▶ _TASK DIRECTIONS_
Print out every record exactly as it appears.

▶ _MATERIAL FOR THIS TASK_
***
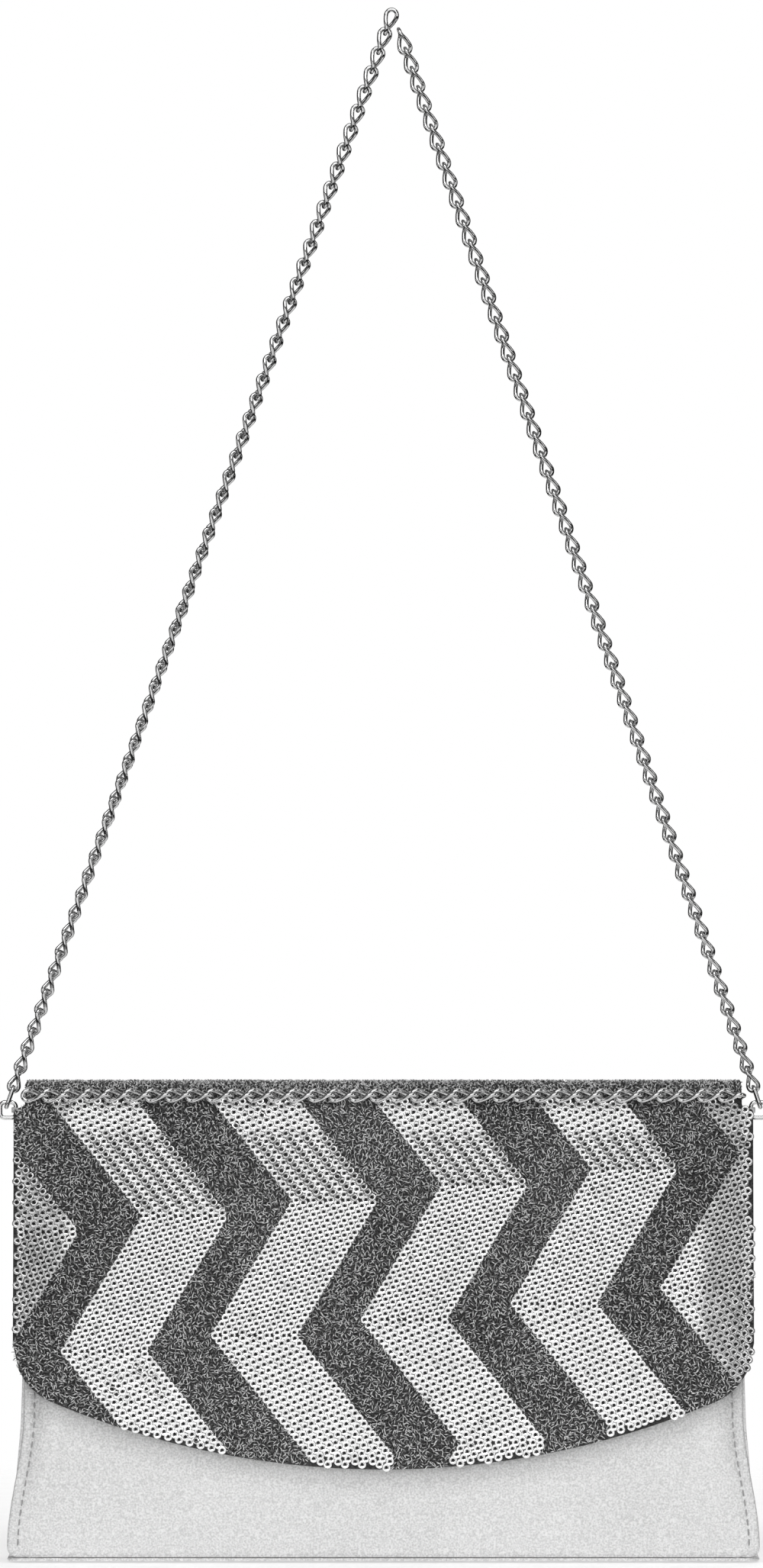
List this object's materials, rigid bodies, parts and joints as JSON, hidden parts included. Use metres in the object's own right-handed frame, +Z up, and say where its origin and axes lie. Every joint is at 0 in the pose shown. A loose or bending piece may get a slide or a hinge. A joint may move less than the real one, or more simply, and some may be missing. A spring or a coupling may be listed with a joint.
{
  "type": "evening bag",
  "caption": "Flap evening bag: wedge body of silver leather with folding gussets, chevron-sequined flap on a magnetic snap, inner zip pocket, curb chain strap drawn up to a point.",
  "frame": {"origin": "the point where a hook lifts the strap, at the inside of the top link", "axes": "+Z up, the front of the bag faces -Y, +X to the right as seen from the front"},
  "size_m": [0.2678, 0.0464, 0.5389],
  "materials": {
    "silver_leather": "fine-grained metallic silver",
    "chain_metal": "polished nickel-coloured curb chain",
    "flap_cloth": "gunmetal yarn with silver sequin chevrons",
    "lining_cloth": "dark grey satin",
    "board": "grey stiffening board",
    "zip_tape": "woven tape",
    "zip_metal": "nickel",
    "magnet": "ferrite"
  },
  "bodies": {
    "strap": {"strap_chain_left": "chain_metal", "strap_chain_right": "chain_metal", "left_end_link": "chain_metal", "right_end_link": "chain_metal"},
    "bag": {"base_panel": "silver_leather", "base_board": "board", "base_lining": "lining_cloth", "back_panel": "silver_leather", "back_board": "board", "back_lining": "lining_cloth", "back_facing": "silver_leather", "zip_pocket": "lining_cloth", "zip_tape_upper": "zip_tape", "zip_tape_lower": "zip_tape", "zip_teeth_upper": "zip_metal", "zip_teeth_lower": "zip_metal", "zip_stops": "zip_metal", "left_gusset": "silver_leather", "right_gusset": "silver_leather", "left_gusset_lining": "lining_cloth", "right_gusset_lining": "lining_cloth", "cap_shell": "flap_cloth", "cap_stiffener": "board", "cap_lining": "lining_cloth", "left_side_ring": "chain_metal", "right_side_ring": "chain_metal", "left_ring_tab": "silver_leather", "right_ring_tab": "silver_leather"},
    "front_wall": {"front_panel": "silver_leather", "front_board": "board", "front_lining": "lining_cloth", "front_facing": "silver_leather", "slip_pocket": "lining_cloth", "snap_socket": "zip_metal", "snap_magnet": "magnet", "snap_socket_washer": "zip_metal"},
    "flap": {"flap_shell": "flap_cloth", "flap_stiffener": "board", "flap_lining": "lining_cloth", "snap_stud": "zip_metal", "snap_stud_washer": "zip_metal", "trim_chain": "chain_metal"},
    "slider": {"zip_slider": "zip_metal"},
    "pull": {"zip_pull": "zip_metal"}
  },
  "joints": [
    {"name": "bag_swing", "type": "hinge", "parent": "strap", "child": "bag", "pos_m": [-0.0033, 0, -0.3793], "axis": [1, 0, 0], "range_deg": [-20, 40]},
    {"name": "flap_open", "type": "hinge", "parent": "bag", "child": "flap", "pos_m": [-0.0033, -0.00989, -0.3767], "axis": [-1, 0, 0], "range_deg": [0, 150]},
    {"name": "mouth_open", "type": "hinge", "parent": "bag", "child": "front_wall", "pos_m": [-0.0033, -0.0196, -0.5361], "axis": [1, 0, 0], "range_deg": [0, 12]},
    {"name": "zip_slide", "type": "slide", "parent": "bag", "child": "slider", "axis": [-1, 0, 0], "range_m": [0, 0.137]},
    {"name": "pull_swing", "type": "hinge", "parent": "slider", "child": "pull", "pos_m": [0.0652, 0.00758, -0.4213], "axis": [-1, 0, 0], "range_deg": [-5, 25]}
  ],
  "couplings": [
    {"joint": "mouth_open", "follows": "flap_open", "ratio": 0.08}
  ]
}
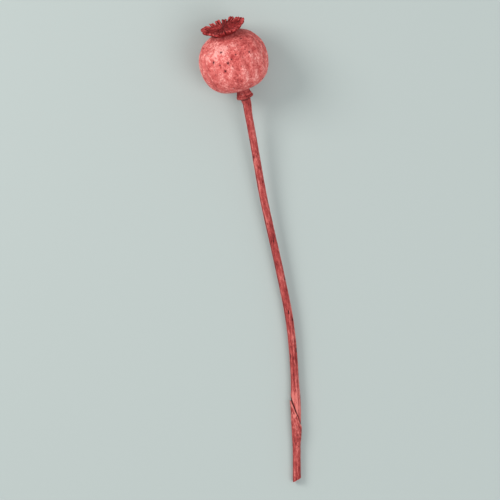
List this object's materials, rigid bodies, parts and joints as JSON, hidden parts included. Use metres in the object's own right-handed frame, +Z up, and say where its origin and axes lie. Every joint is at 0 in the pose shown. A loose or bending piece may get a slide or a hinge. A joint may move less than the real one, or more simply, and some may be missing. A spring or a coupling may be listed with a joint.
{
  "type": "poppy seed head",
  "caption": "Dried, dyed poppy seed head with a ribbed round capsule, a lobed crown and a ringed collar on a slender cut stem, lying on its side as a decoration.",
  "frame": {"origin": "on the surface that the head lies on, under the middle of its whole outline", "axes": "+Y along the stem from the cut end towards the head, +X to the right as seen from above with the head at the top, +Z up from the surface"},
  "size_m": [0.0624, 0.2856, 0.0423],
  "materials": {
    "stem": "matt coral-red dye on dry stem, with fine lengthwise fibres and dark flecks",
    "capsule": "dusty matt coral-red dye on dry husk, mottled lighter and darker, with dark specks",
    "crown": "matt dark-red dye on dry folded rays, paler along the ridges"
  },
  "bodies": {
    "root": {"stem": "stem", "capsule": "capsule", "crown": "crown"}
  },
  "joints": []
}
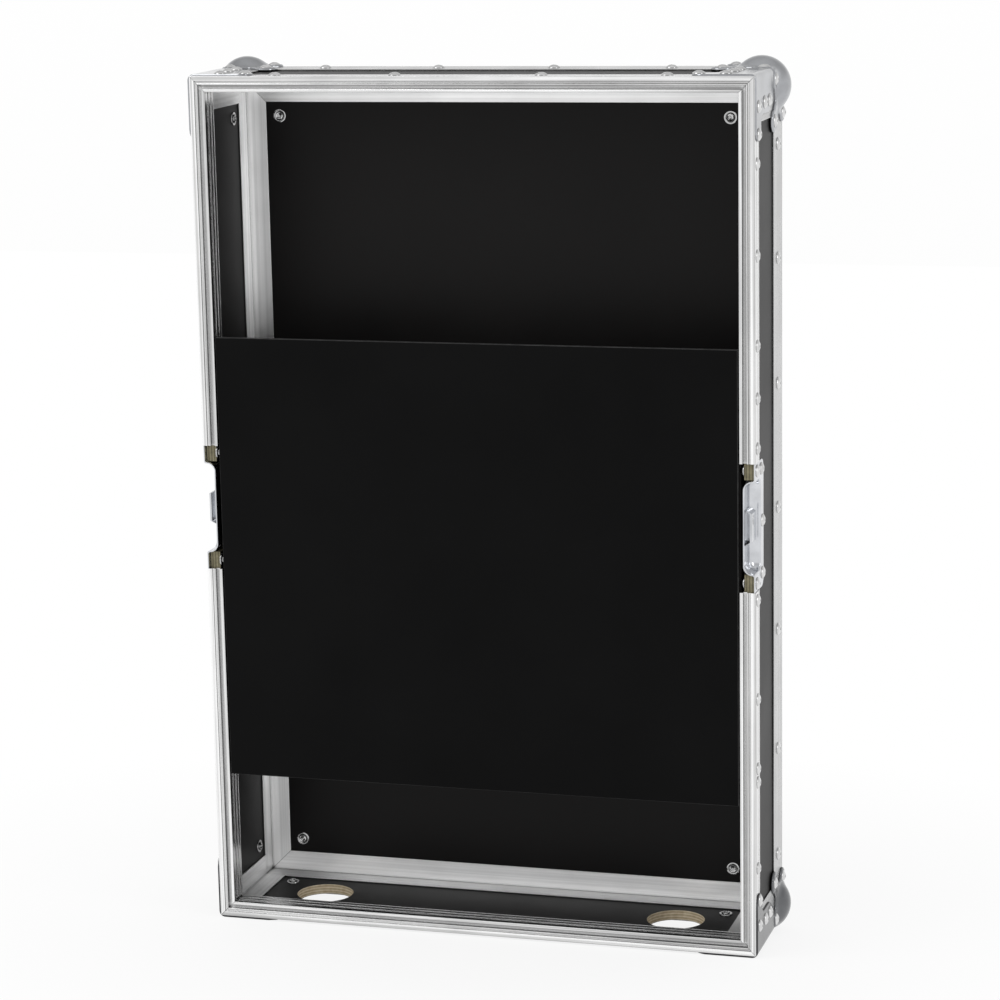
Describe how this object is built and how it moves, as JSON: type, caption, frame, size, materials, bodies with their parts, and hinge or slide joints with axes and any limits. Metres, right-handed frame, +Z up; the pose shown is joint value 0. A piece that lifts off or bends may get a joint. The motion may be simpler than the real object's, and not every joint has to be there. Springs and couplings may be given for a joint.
{
  "type": "flight case half",
  "caption": "Shallow open-fronted flight case half in black plywood and aluminium extrusion, with ball corners, half latch dishes, cable holes and a lift-out deck plate.",
  "frame": {"origin": "centre of the bounding box in X and Y, at the lowest point of the ball corners in Z", "axes": "+X across the width, -Y out of the open front, +Z up the height; the case stands upright as in normal use"},
  "size_m": [0.52, 0.13, 0.785],
  "materials": {
    "laminate": "black textured laminate on birch plywood, bare veneers at the cut edges",
    "extrusion": "bright drawn aluminium with fine lines along its length",
    "zinc_steel": "pressed sheet steel, bright zinc with a faint blue tint",
    "rivet_metal": "bright domed rivet heads",
    "washer_metal": "plain zinc washers",
    "deck": "black satin board",
    "batten": "black painted wood",
    "tape": "black hook-and-loop tape",
    "screw_metal": "black screws"
  },
  "bodies": {
    "case": {"back_panel": "laminate", "left_panel": "laminate", "right_panel": "laminate", "top_panel": "laminate", "bottom_panel": "laminate", "front_profile_top": "extrusion", "front_profile_bottom": "extrusion", "front_profile_left_upper": "extrusion", "front_profile_left_lower": "extrusion", "front_profile_right_upper": "extrusion", "front_profile_right_lower": "extrusion", "rear_angle_left": "extrusion", "rear_angle_right": "extrusion", "rear_angle_top": "extrusion", "rear_angle_bottom": "extrusion", "edge_angle_left_top": "extrusion", "edge_angle_right_top": "extrusion", "edge_angle_left_bottom": "extrusion", "edge_angle_right_bottom": "extrusion", "ball_corner_left_top": "zinc_steel", "ball_corner_right_top": "zinc_steel", "ball_corner_left_bottom": "zinc_steel", "ball_corner_right_bottom": "zinc_steel", "corner_brace_left_top": "zinc_steel", "corner_brace_right_top": "zinc_steel", "corner_brace_left_bottom": "zinc_steel", "corner_brace_right_bottom": "zinc_steel", "latch_dish_left": "zinc_steel", "latch_dish_right": "zinc_steel", "latch_keeper_left": "zinc_steel", "latch_keeper_right": "zinc_steel", "deck_batten_left": "batten", "deck_batten_right": "batten", "batten_screws": "screw_metal", "hook_tape_left": "tape", "hook_tape_right": "tape", "rear_rivets": "rivet_metal", "front_rivets": "rivet_metal", "ball_rivets": "rivet_metal", "brace_rivets": "rivet_metal", "dish_rivets": "rivet_metal", "rivet_washers": "washer_metal"},
    "deck": {"deck_plate": "deck", "loop_tape_left": "tape", "loop_tape_right": "tape"}
  },
  "joints": [
    {"name": "deck_lift_out", "type": "slide", "parent": "case", "child": "deck", "axis": [0, -1, 0], "range_m": [0, 0.15]}
  ]
}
***
▶ _ANSWER FOR THIS EXERCISE_
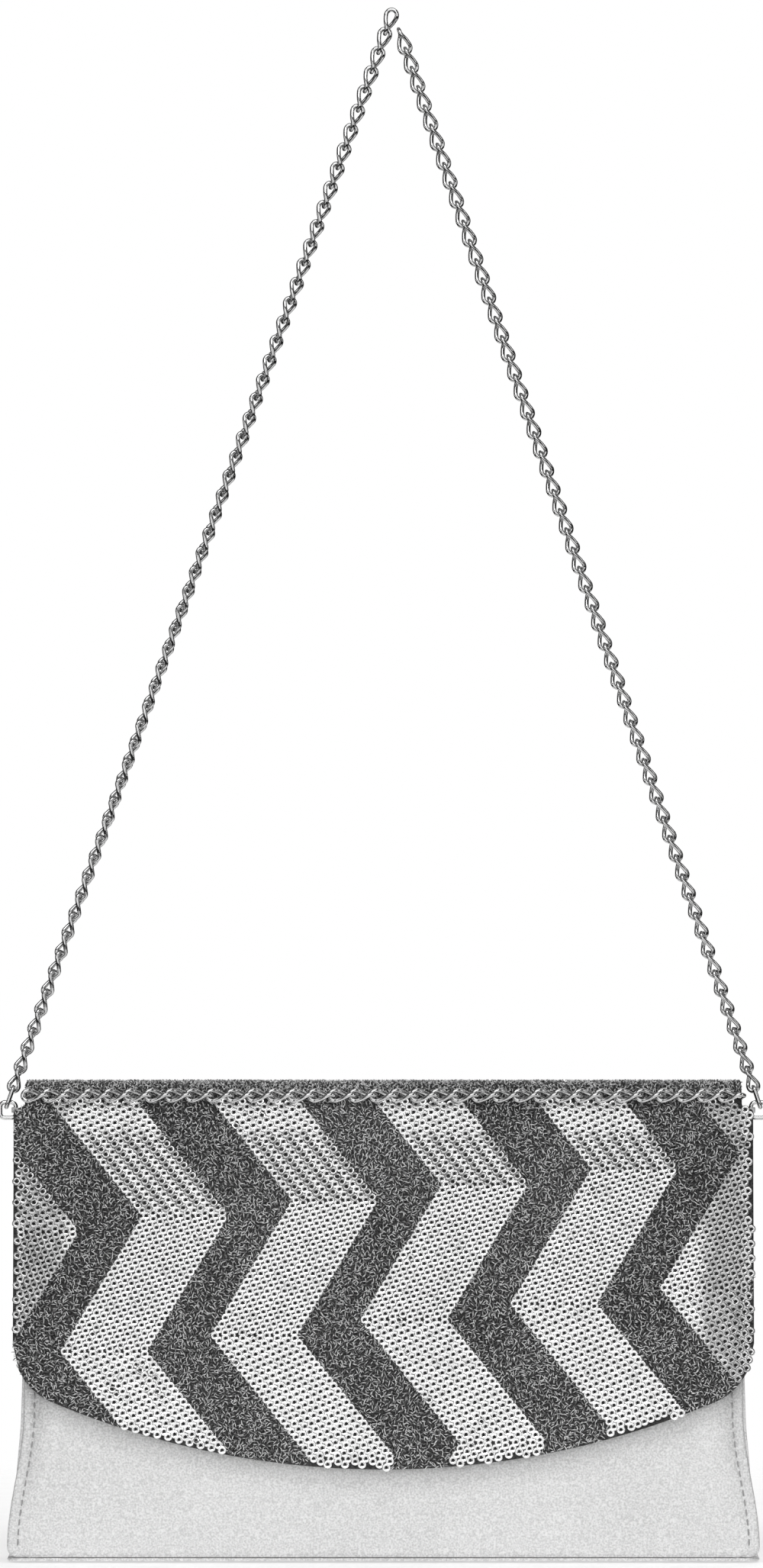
List this object's materials, rigid bodies, parts and joints as JSON, hidden parts included. Use metres in the object's own right-handed frame, +Z up, and say where its origin and axes lie. Every joint is at 0 in the pose shown. A loose or bending piece may get a slide or a hinge. A joint may move less than the real one, or more simply, and some may be missing. A spring or a coupling may be listed with a joint.
{
  "type": "evening bag",
  "caption": "Flap evening bag: wedge body of silver leather with folding gussets, chevron-sequined flap on a magnetic snap, inner zip pocket, curb chain strap drawn up to a point.",
  "frame": {"origin": "the point where a hook lifts the strap, at the inside of the top link", "axes": "+Z up, the front of the bag faces -Y, +X to the right as seen from the front"},
  "size_m": [0.2678, 0.0464, 0.5389],
  "materials": {
    "silver_leather": "fine-grained metallic silver",
    "chain_metal": "polished nickel-coloured curb chain",
    "flap_cloth": "gunmetal yarn with silver sequin chevrons",
    "lining_cloth": "dark grey satin",
    "board": "grey stiffening board",
    "zip_tape": "woven tape",
    "zip_metal": "nickel",
    "magnet": "ferrite"
  },
  "bodies": {
    "strap": {"strap_chain_left": "chain_metal", "strap_chain_right": "chain_metal", "left_end_link": "chain_metal", "right_end_link": "chain_metal"},
    "bag": {"base_panel": "silver_leather", "base_board": "board", "base_lining": "lining_cloth", "back_panel": "silver_leather", "back_board": "board", "back_lining": "lining_cloth", "back_facing": "silver_leather", "zip_pocket": "lining_cloth", "zip_tape_upper": "zip_tape", "zip_tape_lower": "zip_tape", "zip_teeth_upper": "zip_metal", "zip_teeth_lower": "zip_metal", "zip_stops": "zip_metal", "left_gusset": "silver_leather", "right_gusset": "silver_leather", "left_gusset_lining": "lining_cloth", "right_gusset_lining": "lining_cloth", "cap_shell": "flap_cloth", "cap_stiffener": "board", "cap_lining": "lining_cloth", "left_side_ring": "chain_metal", "right_side_ring": "chain_metal", "left_ring_tab": "silver_leather", "right_ring_tab": "silver_leather"},
    "front_wall": {"front_panel": "silver_leather", "front_board": "board", "front_lining": "lining_cloth", "front_facing": "silver_leather", "slip_pocket": "lining_cloth", "snap_socket": "zip_metal", "snap_magnet": "magnet", "snap_socket_washer": "zip_metal"},
    "flap": {"flap_shell": "flap_cloth", "flap_stiffener": "board", "flap_lining": "lining_cloth", "snap_stud": "zip_metal", "snap_stud_washer": "zip_metal", "trim_chain": "chain_metal"},
    "slider": {"zip_slider": "zip_metal"},
    "pull": {"zip_pull": "zip_metal"}
  },
  "joints": [
    {"name": "bag_swing", "type": "hinge", "parent": "strap", "child": "bag", "pos_m": [-0.0033, 0, -0.3793], "axis": [1, 0, 0], "range_deg": [-20, 40]},
    {"name": "flap_open", "type": "hinge", "parent": "bag", "child": "flap", "pos_m": [-0.0033, -0.00989, -0.3767], "axis": [-1, 0, 0], "range_deg": [0, 150]},
    {"name": "mouth_open", "type": "hinge", "parent": "bag", "child": "front_wall", "pos_m": [-0.0033, -0.0196, -0.5361], "axis": [1, 0, 0], "range_deg": [0, 12]},
    {"name": "zip_slide", "type": "slide", "parent": "bag", "child": "slider", "axis": [-1, 0, 0], "range_m": [0, 0.137]},
    {"name": "pull_swing", "type": "hinge", "parent": "slider", "child": "pull", "pos_m": [0.0652, 0.00758, -0.4213], "axis": [-1, 0, 0], "range_deg": [-5, 25]}
  ],
  "couplings": [
    {"joint": "mouth_open", "follows": "flap_open", "ratio": 0.08}
  ]
}
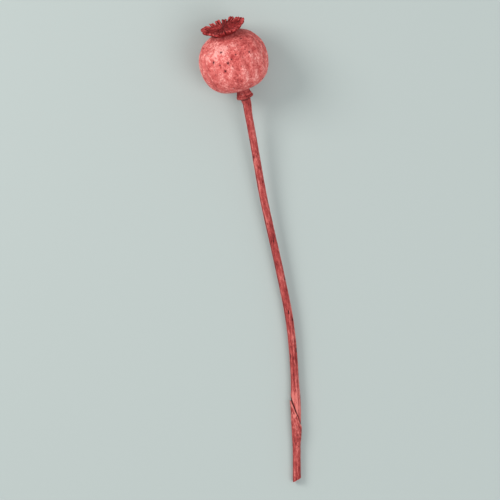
List this object's materials, rigid bodies, parts and joints as JSON, hidden parts included. Use metres in the object's own right-handed frame, +Z up, and say where its origin and axes lie. Every joint is at 0 in the pose shown. A loose or bending piece may get a slide or a hinge. A joint may move less than the real one, or more simply, and some may be missing. A spring or a coupling may be listed with a joint.
{
  "type": "poppy seed head",
  "caption": "Dried, dyed poppy seed head with a ribbed round capsule, a lobed crown and a ringed collar on a slender cut stem, lying on its side as a decoration.",
  "frame": {"origin": "on the surface that the head lies on, under the middle of its whole outline", "axes": "+Y along the stem from the cut end towards the head, +X to the right as seen from above with the head at the top, +Z up from the surface"},
  "size_m": [0.0624, 0.2856, 0.0423],
  "materials": {
    "stem": "matt coral-red dye on dry stem, with fine lengthwise fibres and dark flecks",
    "capsule": "dusty matt coral-red dye on dry husk, mottled lighter and darker, with dark specks",
    "crown": "matt dark-red dye on dry folded rays, paler along the ridges"
  },
  "bodies": {
    "root": {"stem": "stem", "capsule": "capsule", "crown": "crown"}
  },
  "joints": []
}
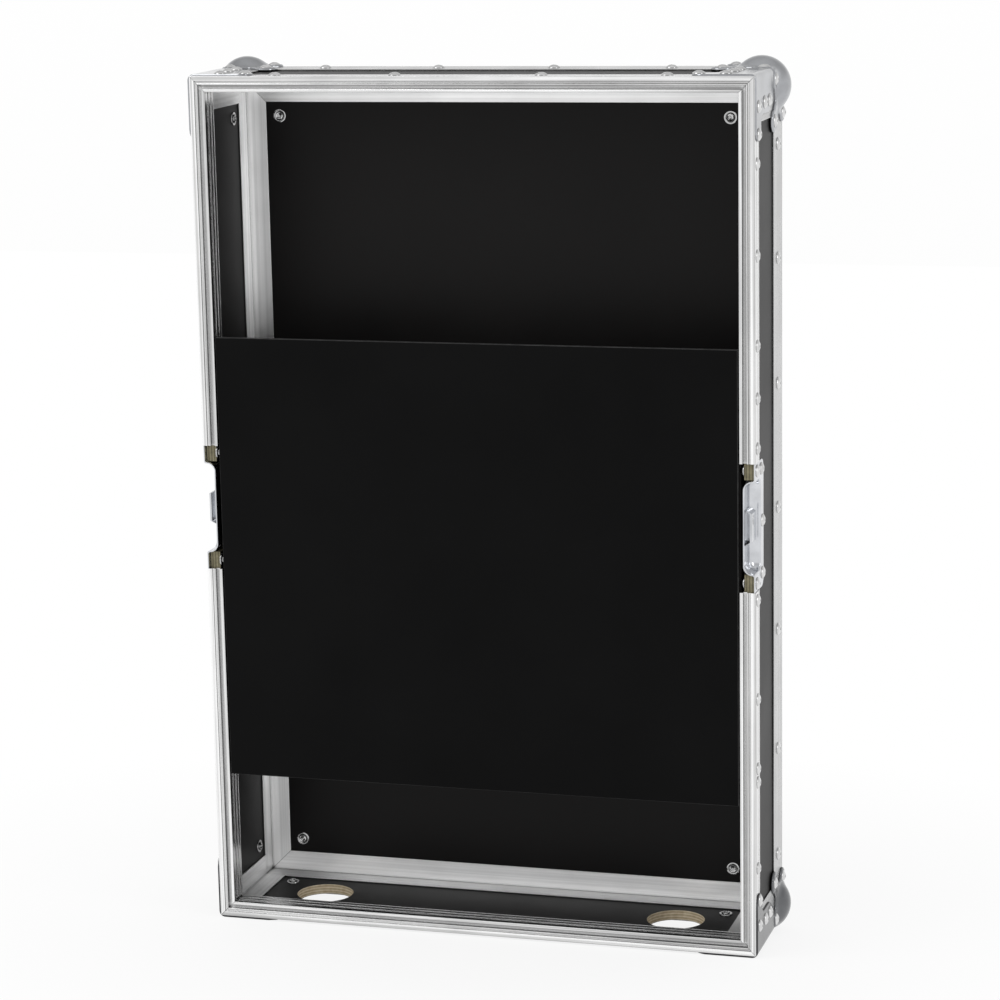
Describe how this object is built and how it moves, as JSON: type, caption, frame, size, materials, bodies with their parts, and hinge or slide joints with axes and any limits. Metres, right-handed frame, +Z up; the pose shown is joint value 0. A piece that lifts off or bends may get a joint. The motion may be simpler than the real object's, and not every joint has to be there. Springs and couplings may be given for a joint.
{
  "type": "flight case half",
  "caption": "Shallow open-fronted flight case half in black plywood and aluminium extrusion, with ball corners, half latch dishes, cable holes and a lift-out deck plate.",
  "frame": {"origin": "centre of the bounding box in X and Y, at the lowest point of the ball corners in Z", "axes": "+X across the width, -Y out of the open front, +Z up the height; the case stands upright as in normal use"},
  "size_m": [0.52, 0.13, 0.785],
  "materials": {
    "laminate": "black textured laminate on birch plywood, bare veneers at the cut edges",
    "extrusion": "bright drawn aluminium with fine lines along its length",
    "zinc_steel": "pressed sheet steel, bright zinc with a faint blue tint",
    "rivet_metal": "bright domed rivet heads",
    "washer_metal": "plain zinc washers",
    "deck": "black satin board",
    "batten": "black painted wood",
    "tape": "black hook-and-loop tape",
    "screw_metal": "black screws"
  },
  "bodies": {
    "case": {"back_panel": "laminate", "left_panel": "laminate", "right_panel": "laminate", "top_panel": "laminate", "bottom_panel": "laminate", "front_profile_top": "extrusion", "front_profile_bottom": "extrusion", "front_profile_left_upper": "extrusion", "front_profile_left_lower": "extrusion", "front_profile_right_upper": "extrusion", "front_profile_right_lower": "extrusion", "rear_angle_left": "extrusion", "rear_angle_right": "extrusion", "rear_angle_top": "extrusion", "rear_angle_bottom": "extrusion", "edge_angle_left_top": "extrusion", "edge_angle_right_top": "extrusion", "edge_angle_left_bottom": "extrusion", "edge_angle_right_bottom": "extrusion", "ball_corner_left_top": "zinc_steel", "ball_corner_right_top": "zinc_steel", "ball_corner_left_bottom": "zinc_steel", "ball_corner_right_bottom": "zinc_steel", "corner_brace_left_top": "zinc_steel", "corner_brace_right_top": "zinc_steel", "corner_brace_left_bottom": "zinc_steel", "corner_brace_right_bottom": "zinc_steel", "latch_dish_left": "zinc_steel", "latch_dish_right": "zinc_steel", "latch_keeper_left": "zinc_steel", "latch_keeper_right": "zinc_steel", "deck_batten_left": "batten", "deck_batten_right": "batten", "batten_screws": "screw_metal", "hook_tape_left": "tape", "hook_tape_right": "tape", "rear_rivets": "rivet_metal", "front_rivets": "rivet_metal", "ball_rivets": "rivet_metal", "brace_rivets": "rivet_metal", "dish_rivets": "rivet_metal", "rivet_washers": "washer_metal"},
    "deck": {"deck_plate": "deck", "loop_tape_left": "tape", "loop_tape_right": "tape"}
  },
  "joints": [
    {"name": "deck_lift_out", "type": "slide", "parent": "case", "child": "deck", "axis": [0, -1, 0], "range_m": [0, 0.15]}
  ]
}